Copy out the complete listing, word for word.

-- Dataset section --
○ ○ ○ ○ ○ ○ ○
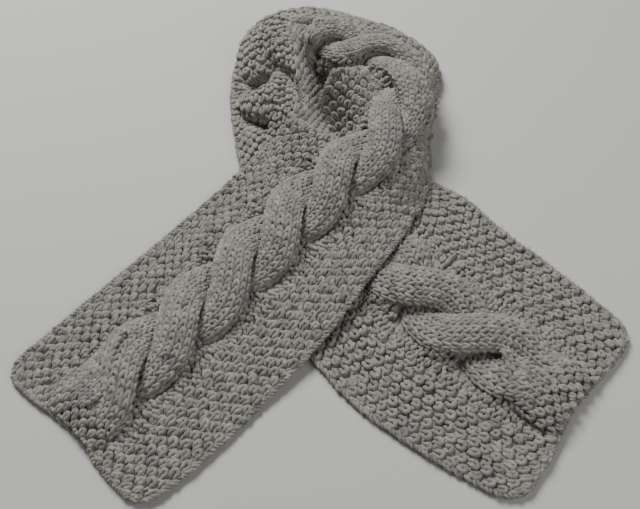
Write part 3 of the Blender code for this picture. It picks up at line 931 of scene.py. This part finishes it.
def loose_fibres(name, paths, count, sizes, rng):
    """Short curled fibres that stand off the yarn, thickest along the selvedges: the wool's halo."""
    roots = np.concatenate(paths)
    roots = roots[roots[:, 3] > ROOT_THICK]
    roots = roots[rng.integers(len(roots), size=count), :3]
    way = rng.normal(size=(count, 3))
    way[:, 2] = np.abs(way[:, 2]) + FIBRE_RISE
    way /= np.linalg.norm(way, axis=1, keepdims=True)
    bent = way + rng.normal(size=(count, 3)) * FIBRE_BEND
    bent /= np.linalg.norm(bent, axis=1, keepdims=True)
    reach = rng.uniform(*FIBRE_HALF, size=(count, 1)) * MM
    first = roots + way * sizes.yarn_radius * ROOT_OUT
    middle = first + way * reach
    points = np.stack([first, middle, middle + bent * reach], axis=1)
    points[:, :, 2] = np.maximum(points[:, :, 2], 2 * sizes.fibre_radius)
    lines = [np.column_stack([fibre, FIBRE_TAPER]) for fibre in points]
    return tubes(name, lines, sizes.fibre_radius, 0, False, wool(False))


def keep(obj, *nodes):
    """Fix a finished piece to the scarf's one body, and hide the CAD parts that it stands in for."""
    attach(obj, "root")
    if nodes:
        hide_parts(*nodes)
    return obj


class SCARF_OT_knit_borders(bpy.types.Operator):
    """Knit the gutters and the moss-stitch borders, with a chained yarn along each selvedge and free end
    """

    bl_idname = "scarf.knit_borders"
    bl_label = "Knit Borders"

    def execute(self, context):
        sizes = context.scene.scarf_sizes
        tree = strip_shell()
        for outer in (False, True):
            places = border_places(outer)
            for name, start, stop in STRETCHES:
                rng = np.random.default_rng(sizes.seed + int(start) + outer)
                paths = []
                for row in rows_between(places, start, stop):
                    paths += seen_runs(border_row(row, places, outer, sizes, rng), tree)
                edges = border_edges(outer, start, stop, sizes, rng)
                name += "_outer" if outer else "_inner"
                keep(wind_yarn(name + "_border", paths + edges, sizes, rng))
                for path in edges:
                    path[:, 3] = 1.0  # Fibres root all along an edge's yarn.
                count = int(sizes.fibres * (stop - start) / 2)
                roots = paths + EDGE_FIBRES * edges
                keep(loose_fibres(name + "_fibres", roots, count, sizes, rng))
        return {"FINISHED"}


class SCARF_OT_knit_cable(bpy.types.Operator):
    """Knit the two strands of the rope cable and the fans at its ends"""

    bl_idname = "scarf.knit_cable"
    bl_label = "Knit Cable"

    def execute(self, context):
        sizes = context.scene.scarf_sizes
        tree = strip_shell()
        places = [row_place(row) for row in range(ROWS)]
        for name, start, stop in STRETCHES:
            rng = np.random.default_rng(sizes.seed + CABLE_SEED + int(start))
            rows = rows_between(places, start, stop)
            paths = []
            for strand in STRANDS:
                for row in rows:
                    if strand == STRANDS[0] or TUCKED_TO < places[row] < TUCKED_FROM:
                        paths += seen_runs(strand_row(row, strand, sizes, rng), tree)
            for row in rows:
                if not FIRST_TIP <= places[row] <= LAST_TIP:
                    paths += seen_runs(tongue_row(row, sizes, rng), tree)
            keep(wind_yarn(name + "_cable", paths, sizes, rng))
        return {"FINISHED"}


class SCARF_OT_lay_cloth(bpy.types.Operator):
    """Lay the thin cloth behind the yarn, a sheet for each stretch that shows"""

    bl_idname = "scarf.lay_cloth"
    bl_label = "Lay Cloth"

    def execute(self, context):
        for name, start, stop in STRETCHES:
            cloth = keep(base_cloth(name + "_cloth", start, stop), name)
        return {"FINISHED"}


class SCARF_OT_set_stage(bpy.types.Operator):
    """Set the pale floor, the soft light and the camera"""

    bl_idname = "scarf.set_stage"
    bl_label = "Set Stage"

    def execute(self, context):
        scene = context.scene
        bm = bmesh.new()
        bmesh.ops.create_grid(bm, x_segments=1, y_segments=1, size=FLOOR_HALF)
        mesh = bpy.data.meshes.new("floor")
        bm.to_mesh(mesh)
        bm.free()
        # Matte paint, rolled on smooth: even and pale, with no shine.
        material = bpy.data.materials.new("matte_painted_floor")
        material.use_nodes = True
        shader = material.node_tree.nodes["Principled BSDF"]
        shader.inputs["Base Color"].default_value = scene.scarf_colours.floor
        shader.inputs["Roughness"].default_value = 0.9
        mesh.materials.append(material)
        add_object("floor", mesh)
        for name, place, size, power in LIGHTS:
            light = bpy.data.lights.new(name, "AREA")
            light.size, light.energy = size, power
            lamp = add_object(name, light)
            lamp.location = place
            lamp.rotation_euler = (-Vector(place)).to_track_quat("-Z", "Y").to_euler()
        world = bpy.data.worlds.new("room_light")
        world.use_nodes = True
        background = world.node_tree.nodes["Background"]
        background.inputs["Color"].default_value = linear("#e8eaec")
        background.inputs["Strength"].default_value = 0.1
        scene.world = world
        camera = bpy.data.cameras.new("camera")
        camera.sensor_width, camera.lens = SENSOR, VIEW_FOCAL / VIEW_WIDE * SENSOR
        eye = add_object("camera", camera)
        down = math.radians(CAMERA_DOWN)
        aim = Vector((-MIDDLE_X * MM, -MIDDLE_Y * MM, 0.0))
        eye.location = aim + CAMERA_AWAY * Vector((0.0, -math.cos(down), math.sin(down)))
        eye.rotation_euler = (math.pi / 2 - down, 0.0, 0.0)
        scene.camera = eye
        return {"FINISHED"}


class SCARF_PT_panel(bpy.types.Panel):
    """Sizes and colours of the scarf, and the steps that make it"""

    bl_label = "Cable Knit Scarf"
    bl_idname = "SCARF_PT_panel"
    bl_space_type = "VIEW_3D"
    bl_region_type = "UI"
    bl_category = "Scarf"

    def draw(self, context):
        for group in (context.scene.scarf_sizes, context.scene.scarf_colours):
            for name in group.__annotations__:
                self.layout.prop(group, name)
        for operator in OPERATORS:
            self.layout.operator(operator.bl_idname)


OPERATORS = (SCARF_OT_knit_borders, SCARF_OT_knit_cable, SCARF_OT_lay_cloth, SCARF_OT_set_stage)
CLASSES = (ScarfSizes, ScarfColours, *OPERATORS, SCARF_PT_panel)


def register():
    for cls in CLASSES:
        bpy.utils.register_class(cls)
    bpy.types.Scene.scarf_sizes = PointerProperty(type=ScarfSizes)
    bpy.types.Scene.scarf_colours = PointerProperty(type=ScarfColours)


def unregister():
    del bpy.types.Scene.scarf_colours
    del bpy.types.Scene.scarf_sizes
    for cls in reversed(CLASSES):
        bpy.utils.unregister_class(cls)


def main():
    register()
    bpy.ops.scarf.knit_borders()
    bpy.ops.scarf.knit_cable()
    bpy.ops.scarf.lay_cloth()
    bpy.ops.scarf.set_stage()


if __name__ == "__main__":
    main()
○ ○ ○ ○ ○ ○ ○
-- Full response --
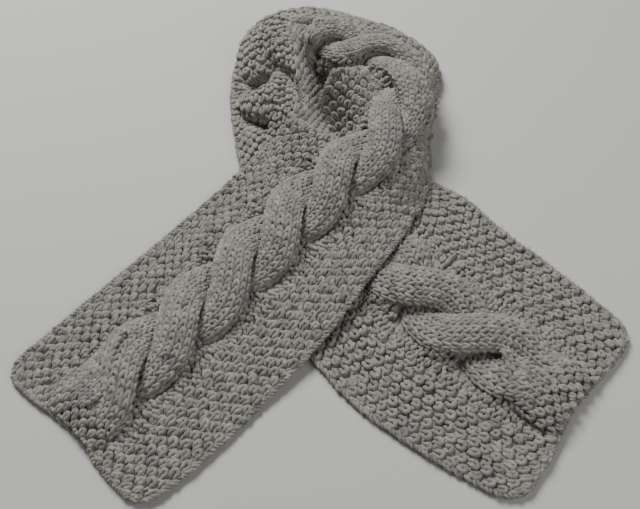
Write part 3 of the Blender code for this picture. It picks up at line 931 of scene.py. This part finishes it.
def loose_fibres(name, paths, count, sizes, rng):
    """Short curled fibres that stand off the yarn, thickest along the selvedges: the wool's halo."""
    roots = np.concatenate(paths)
    roots = roots[roots[:, 3] > ROOT_THICK]
    roots = roots[rng.integers(len(roots), size=count), :3]
    way = rng.normal(size=(count, 3))
    way[:, 2] = np.abs(way[:, 2]) + FIBRE_RISE
    way /= np.linalg.norm(way, axis=1, keepdims=True)
    bent = way + rng.normal(size=(count, 3)) * FIBRE_BEND
    bent /= np.linalg.norm(bent, axis=1, keepdims=True)
    reach = rng.uniform(*FIBRE_HALF, size=(count, 1)) * MM
    first = roots + way * sizes.yarn_radius * ROOT_OUT
    middle = first + way * reach
    points = np.stack([first, middle, middle + bent * reach], axis=1)
    points[:, :, 2] = np.maximum(points[:, :, 2], 2 * sizes.fibre_radius)
    lines = [np.column_stack([fibre, FIBRE_TAPER]) for fibre in points]
    return tubes(name, lines, sizes.fibre_radius, 0, False, wool(False))


def keep(obj, *nodes):
    """Fix a finished piece to the scarf's one body, and hide the CAD parts that it stands in for."""
    attach(obj, "root")
    if nodes:
        hide_parts(*nodes)
    return obj


class SCARF_OT_knit_borders(bpy.types.Operator):
    """Knit the gutters and the moss-stitch borders, with a chained yarn along each selvedge and free end
    """

    bl_idname = "scarf.knit_borders"
    bl_label = "Knit Borders"

    def execute(self, context):
        sizes = context.scene.scarf_sizes
        tree = strip_shell()
        for outer in (False, True):
            places = border_places(outer)
            for name, start, stop in STRETCHES:
                rng = np.random.default_rng(sizes.seed + int(start) + outer)
                paths = []
                for row in rows_between(places, start, stop):
                    paths += seen_runs(border_row(row, places, outer, sizes, rng), tree)
                edges = border_edges(outer, start, stop, sizes, rng)
                name += "_outer" if outer else "_inner"
                keep(wind_yarn(name + "_border", paths + edges, sizes, rng))
                for path in edges:
                    path[:, 3] = 1.0  # Fibres root all along an edge's yarn.
                count = int(sizes.fibres * (stop - start) / 2)
                roots = paths + EDGE_FIBRES * edges
                keep(loose_fibres(name + "_fibres", roots, count, sizes, rng))
        return {"FINISHED"}


class SCARF_OT_knit_cable(bpy.types.Operator):
    """Knit the two strands of the rope cable and the fans at its ends"""

    bl_idname = "scarf.knit_cable"
    bl_label = "Knit Cable"

    def execute(self, context):
        sizes = context.scene.scarf_sizes
        tree = strip_shell()
        places = [row_place(row) for row in range(ROWS)]
        for name, start, stop in STRETCHES:
            rng = np.random.default_rng(sizes.seed + CABLE_SEED + int(start))
            rows = rows_between(places, start, stop)
            paths = []
            for strand in STRANDS:
                for row in rows:
                    if strand == STRANDS[0] or TUCKED_TO < places[row] < TUCKED_FROM:
                        paths += seen_runs(strand_row(row, strand, sizes, rng), tree)
            for row in rows:
                if not FIRST_TIP <= places[row] <= LAST_TIP:
                    paths += seen_runs(tongue_row(row, sizes, rng), tree)
            keep(wind_yarn(name + "_cable", paths, sizes, rng))
        return {"FINISHED"}


class SCARF_OT_lay_cloth(bpy.types.Operator):
    """Lay the thin cloth behind the yarn, a sheet for each stretch that shows"""

    bl_idname = "scarf.lay_cloth"
    bl_label = "Lay Cloth"

    def execute(self, context):
        for name, start, stop in STRETCHES:
            cloth = keep(base_cloth(name + "_cloth", start, stop), name)
        return {"FINISHED"}


class SCARF_OT_set_stage(bpy.types.Operator):
    """Set the pale floor, the soft light and the camera"""

    bl_idname = "scarf.set_stage"
    bl_label = "Set Stage"

    def execute(self, context):
        scene = context.scene
        bm = bmesh.new()
        bmesh.ops.create_grid(bm, x_segments=1, y_segments=1, size=FLOOR_HALF)
        mesh = bpy.data.meshes.new("floor")
        bm.to_mesh(mesh)
        bm.free()
        # Matte paint, rolled on smooth: even and pale, with no shine.
        material = bpy.data.materials.new("matte_painted_floor")
        material.use_nodes = True
        shader = material.node_tree.nodes["Principled BSDF"]
        shader.inputs["Base Color"].default_value = scene.scarf_colours.floor
        shader.inputs["Roughness"].default_value = 0.9
        mesh.materials.append(material)
        add_object("floor", mesh)
        for name, place, size, power in LIGHTS:
            light = bpy.data.lights.new(name, "AREA")
            light.size, light.energy = size, power
            lamp = add_object(name, light)
            lamp.location = place
            lamp.rotation_euler = (-Vector(place)).to_track_quat("-Z", "Y").to_euler()
        world = bpy.data.worlds.new("room_light")
        world.use_nodes = True
        background = world.node_tree.nodes["Background"]
        background.inputs["Color"].default_value = linear("#e8eaec")
        background.inputs["Strength"].default_value = 0.1
        scene.world = world
        camera = bpy.data.cameras.new("camera")
        camera.sensor_width, camera.lens = SENSOR, VIEW_FOCAL / VIEW_WIDE * SENSOR
        eye = add_object("camera", camera)
        down = math.radians(CAMERA_DOWN)
        aim = Vector((-MIDDLE_X * MM, -MIDDLE_Y * MM, 0.0))
        eye.location = aim + CAMERA_AWAY * Vector((0.0, -math.cos(down), math.sin(down)))
        eye.rotation_euler = (math.pi / 2 - down, 0.0, 0.0)
        scene.camera = eye
        return {"FINISHED"}


class SCARF_PT_panel(bpy.types.Panel):
    """Sizes and colours of the scarf, and the steps that make it"""

    bl_label = "Cable Knit Scarf"
    bl_idname = "SCARF_PT_panel"
    bl_space_type = "VIEW_3D"
    bl_region_type = "UI"
    bl_category = "Scarf"

    def draw(self, context):
        for group in (context.scene.scarf_sizes, context.scene.scarf_colours):
            for name in group.__annotations__:
                self.layout.prop(group, name)
        for operator in OPERATORS:
            self.layout.operator(operator.bl_idname)


OPERATORS = (SCARF_OT_knit_borders, SCARF_OT_knit_cable, SCARF_OT_lay_cloth, SCARF_OT_set_stage)
CLASSES = (ScarfSizes, ScarfColours, *OPERATORS, SCARF_PT_panel)


def register():
    for cls in CLASSES:
        bpy.utils.register_class(cls)
    bpy.types.Scene.scarf_sizes = PointerProperty(type=ScarfSizes)
    bpy.types.Scene.scarf_colours = PointerProperty(type=ScarfColours)


def unregister():
    del bpy.types.Scene.scarf_colours
    del bpy.types.Scene.scarf_sizes
    for cls in reversed(CLASSES):
        bpy.utils.unregister_class(cls)


def main():
    register()
    bpy.ops.scarf.knit_borders()
    bpy.ops.scarf.knit_cable()
    bpy.ops.scarf.lay_cloth()
    bpy.ops.scarf.set_stage()


if __name__ == "__main__":
    main()